Rows from a dataset:
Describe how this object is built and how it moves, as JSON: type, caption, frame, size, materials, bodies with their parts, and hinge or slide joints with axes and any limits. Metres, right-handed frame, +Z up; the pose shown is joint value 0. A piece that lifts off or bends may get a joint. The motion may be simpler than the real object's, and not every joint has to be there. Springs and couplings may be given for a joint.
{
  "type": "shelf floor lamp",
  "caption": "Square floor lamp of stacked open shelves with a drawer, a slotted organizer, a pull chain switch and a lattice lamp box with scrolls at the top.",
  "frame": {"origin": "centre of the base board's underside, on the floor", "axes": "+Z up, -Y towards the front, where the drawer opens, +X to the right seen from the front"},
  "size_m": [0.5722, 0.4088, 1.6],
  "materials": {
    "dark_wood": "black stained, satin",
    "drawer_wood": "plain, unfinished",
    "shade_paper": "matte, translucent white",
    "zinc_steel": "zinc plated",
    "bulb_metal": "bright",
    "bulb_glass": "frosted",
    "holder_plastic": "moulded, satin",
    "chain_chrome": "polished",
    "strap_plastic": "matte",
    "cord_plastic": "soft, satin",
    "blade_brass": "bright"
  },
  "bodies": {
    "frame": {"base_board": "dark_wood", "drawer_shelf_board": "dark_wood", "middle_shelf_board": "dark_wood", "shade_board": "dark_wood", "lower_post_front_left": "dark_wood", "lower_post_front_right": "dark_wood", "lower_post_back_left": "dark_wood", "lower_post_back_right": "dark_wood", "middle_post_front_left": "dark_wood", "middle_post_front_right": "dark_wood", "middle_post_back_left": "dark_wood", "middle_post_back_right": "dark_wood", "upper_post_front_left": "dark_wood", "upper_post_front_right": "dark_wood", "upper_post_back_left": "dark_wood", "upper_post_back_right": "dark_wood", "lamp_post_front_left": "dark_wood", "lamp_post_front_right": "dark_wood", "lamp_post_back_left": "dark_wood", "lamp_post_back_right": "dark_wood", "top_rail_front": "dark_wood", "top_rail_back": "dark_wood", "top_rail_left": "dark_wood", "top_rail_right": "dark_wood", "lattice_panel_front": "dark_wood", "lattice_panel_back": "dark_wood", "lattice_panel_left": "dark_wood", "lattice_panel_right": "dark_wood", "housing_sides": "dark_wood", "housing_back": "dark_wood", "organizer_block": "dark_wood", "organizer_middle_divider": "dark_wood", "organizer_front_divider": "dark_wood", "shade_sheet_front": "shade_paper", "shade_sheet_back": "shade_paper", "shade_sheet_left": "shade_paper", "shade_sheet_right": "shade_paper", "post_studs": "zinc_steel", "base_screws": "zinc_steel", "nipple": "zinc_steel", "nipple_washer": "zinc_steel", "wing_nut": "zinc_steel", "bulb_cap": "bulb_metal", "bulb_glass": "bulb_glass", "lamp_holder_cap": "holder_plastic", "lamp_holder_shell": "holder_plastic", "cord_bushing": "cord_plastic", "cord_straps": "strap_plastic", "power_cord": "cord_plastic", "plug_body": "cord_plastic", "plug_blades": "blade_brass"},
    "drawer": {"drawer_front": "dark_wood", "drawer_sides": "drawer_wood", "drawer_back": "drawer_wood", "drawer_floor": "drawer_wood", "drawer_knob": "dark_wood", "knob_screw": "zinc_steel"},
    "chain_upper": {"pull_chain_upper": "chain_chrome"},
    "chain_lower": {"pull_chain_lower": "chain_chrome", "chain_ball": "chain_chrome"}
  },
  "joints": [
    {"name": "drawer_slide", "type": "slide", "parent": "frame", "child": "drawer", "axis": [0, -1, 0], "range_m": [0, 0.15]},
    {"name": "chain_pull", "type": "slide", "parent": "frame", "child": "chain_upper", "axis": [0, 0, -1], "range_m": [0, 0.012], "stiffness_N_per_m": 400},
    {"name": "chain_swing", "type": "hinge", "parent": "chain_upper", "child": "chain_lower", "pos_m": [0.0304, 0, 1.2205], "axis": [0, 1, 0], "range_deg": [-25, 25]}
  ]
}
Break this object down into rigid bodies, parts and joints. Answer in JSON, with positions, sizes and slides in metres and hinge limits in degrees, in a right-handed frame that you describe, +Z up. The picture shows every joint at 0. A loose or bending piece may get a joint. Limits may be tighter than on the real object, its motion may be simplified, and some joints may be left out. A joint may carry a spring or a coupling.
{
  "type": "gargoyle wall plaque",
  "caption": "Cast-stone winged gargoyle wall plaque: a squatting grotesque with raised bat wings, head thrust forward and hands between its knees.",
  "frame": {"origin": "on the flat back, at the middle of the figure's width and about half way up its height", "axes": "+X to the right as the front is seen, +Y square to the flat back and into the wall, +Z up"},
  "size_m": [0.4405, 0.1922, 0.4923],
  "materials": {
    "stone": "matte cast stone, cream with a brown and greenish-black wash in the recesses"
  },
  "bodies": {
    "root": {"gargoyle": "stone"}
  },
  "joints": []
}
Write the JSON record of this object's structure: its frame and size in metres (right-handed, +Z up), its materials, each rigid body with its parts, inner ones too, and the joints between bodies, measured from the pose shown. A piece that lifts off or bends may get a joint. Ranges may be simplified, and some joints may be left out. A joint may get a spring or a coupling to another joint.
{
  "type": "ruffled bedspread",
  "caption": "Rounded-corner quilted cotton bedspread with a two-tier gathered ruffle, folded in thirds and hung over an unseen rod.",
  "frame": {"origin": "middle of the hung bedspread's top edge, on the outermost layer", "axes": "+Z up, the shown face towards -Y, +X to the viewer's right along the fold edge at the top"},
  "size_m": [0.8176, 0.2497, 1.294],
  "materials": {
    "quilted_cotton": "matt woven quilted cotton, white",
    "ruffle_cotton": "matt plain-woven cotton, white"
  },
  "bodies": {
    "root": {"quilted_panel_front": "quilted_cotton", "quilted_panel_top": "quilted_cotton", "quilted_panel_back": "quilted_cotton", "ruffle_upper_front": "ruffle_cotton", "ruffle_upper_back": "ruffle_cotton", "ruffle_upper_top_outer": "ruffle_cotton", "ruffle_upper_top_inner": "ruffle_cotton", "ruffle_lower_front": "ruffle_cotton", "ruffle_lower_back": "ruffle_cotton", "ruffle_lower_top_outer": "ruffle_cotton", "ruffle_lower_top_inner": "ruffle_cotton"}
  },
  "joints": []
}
==
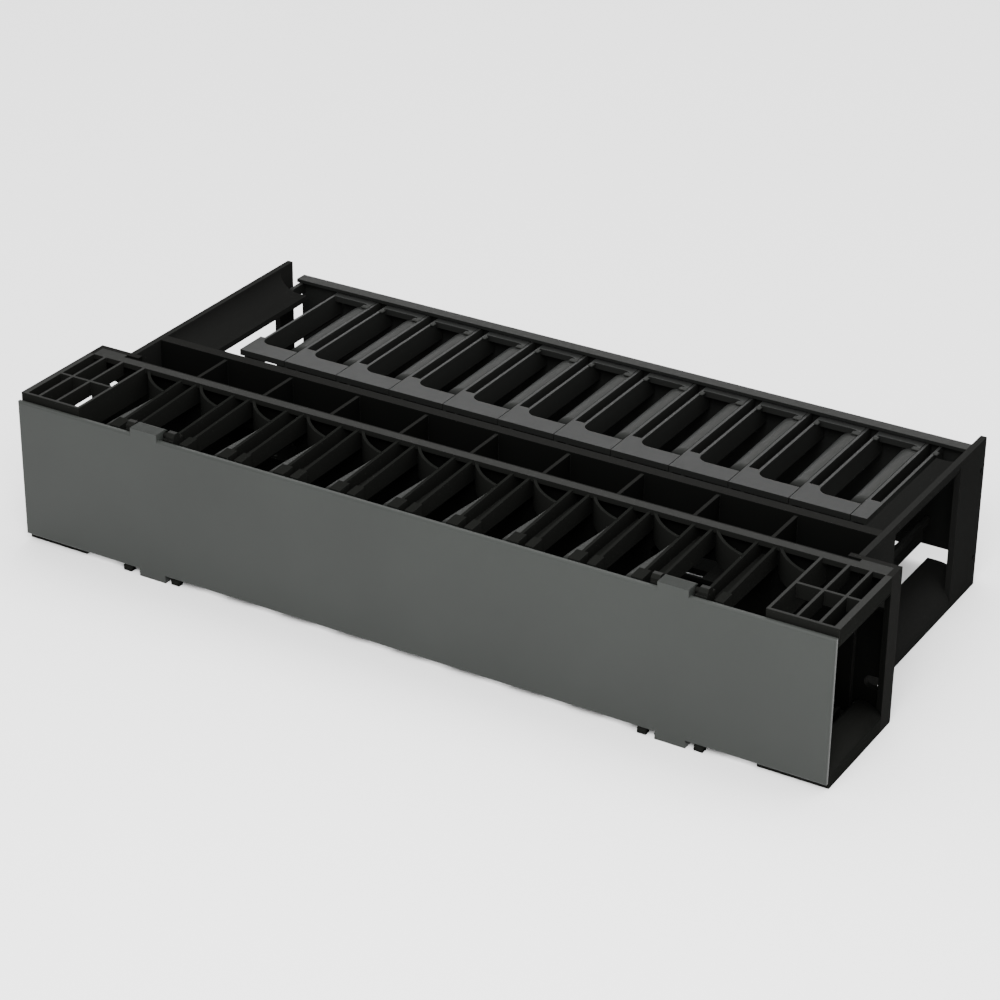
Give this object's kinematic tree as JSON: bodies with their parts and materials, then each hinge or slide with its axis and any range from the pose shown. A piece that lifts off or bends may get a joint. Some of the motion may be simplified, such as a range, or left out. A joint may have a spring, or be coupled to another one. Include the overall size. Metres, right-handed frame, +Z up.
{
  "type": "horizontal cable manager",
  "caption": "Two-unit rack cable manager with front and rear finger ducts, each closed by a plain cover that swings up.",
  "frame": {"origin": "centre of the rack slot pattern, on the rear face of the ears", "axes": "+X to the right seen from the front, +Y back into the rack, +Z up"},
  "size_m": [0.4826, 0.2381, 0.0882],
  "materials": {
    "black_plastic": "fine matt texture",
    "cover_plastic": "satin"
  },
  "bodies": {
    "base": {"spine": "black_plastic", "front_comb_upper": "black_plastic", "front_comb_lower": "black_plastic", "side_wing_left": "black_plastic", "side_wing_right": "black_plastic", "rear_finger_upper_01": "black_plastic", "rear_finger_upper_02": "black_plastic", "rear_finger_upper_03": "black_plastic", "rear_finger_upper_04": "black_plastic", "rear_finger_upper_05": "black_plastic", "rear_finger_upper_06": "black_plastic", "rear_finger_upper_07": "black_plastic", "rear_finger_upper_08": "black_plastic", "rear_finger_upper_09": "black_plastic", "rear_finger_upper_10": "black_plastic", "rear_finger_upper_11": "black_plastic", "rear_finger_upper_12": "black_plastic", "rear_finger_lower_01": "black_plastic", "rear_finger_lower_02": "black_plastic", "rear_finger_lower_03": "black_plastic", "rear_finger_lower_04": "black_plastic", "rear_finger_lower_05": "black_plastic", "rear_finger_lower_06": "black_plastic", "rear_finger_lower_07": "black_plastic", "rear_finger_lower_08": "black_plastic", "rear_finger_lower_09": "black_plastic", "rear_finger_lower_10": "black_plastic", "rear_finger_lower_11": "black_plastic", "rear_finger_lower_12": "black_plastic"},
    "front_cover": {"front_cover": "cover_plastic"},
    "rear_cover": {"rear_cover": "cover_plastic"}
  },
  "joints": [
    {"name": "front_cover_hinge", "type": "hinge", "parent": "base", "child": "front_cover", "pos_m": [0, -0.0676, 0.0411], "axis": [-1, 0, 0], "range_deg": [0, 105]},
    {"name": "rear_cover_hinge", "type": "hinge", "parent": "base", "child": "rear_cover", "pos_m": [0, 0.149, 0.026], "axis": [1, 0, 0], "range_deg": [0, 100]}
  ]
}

* PROBLEM REQUIREMENTS
Where does the word "axes" appear? Return each line that holds it.

* SOLUTION FOR THIS TASK
Describe how this object is built and how it moves, as JSON: type, caption, frame, size, materials, bodies with their parts, and hinge or slide joints with axes and any limits. Metres, right-handed frame, +Z up; the pose shown is joint value 0. A piece that lifts off or bends may get a joint. The motion may be simpler than the real object's, and not every joint has to be there. Springs and couplings may be given for a joint.
  "frame": {"origin": "centre of the base board's underside, on the floor", "axes": "+Z up, -Y towards the front, where the drawer opens, +X to the right seen from the front"},
  "frame": {"origin": "on the flat back, at the middle of the figure's width and about half way up its height", "axes": "+X to the right as the front is seen, +Y square to the flat back and into the wall, +Z up"},
  "frame": {"origin": "middle of the hung bedspread's top edge, on the outermost layer", "axes": "+Z up, the shown face towards -Y, +X to the viewer's right along the fold edge at the top"},
  "frame": {"origin": "centre of the rack slot pattern, on the rear face of the ears", "axes": "+X to the right seen from the front, +Y back into the rack, +Z up"},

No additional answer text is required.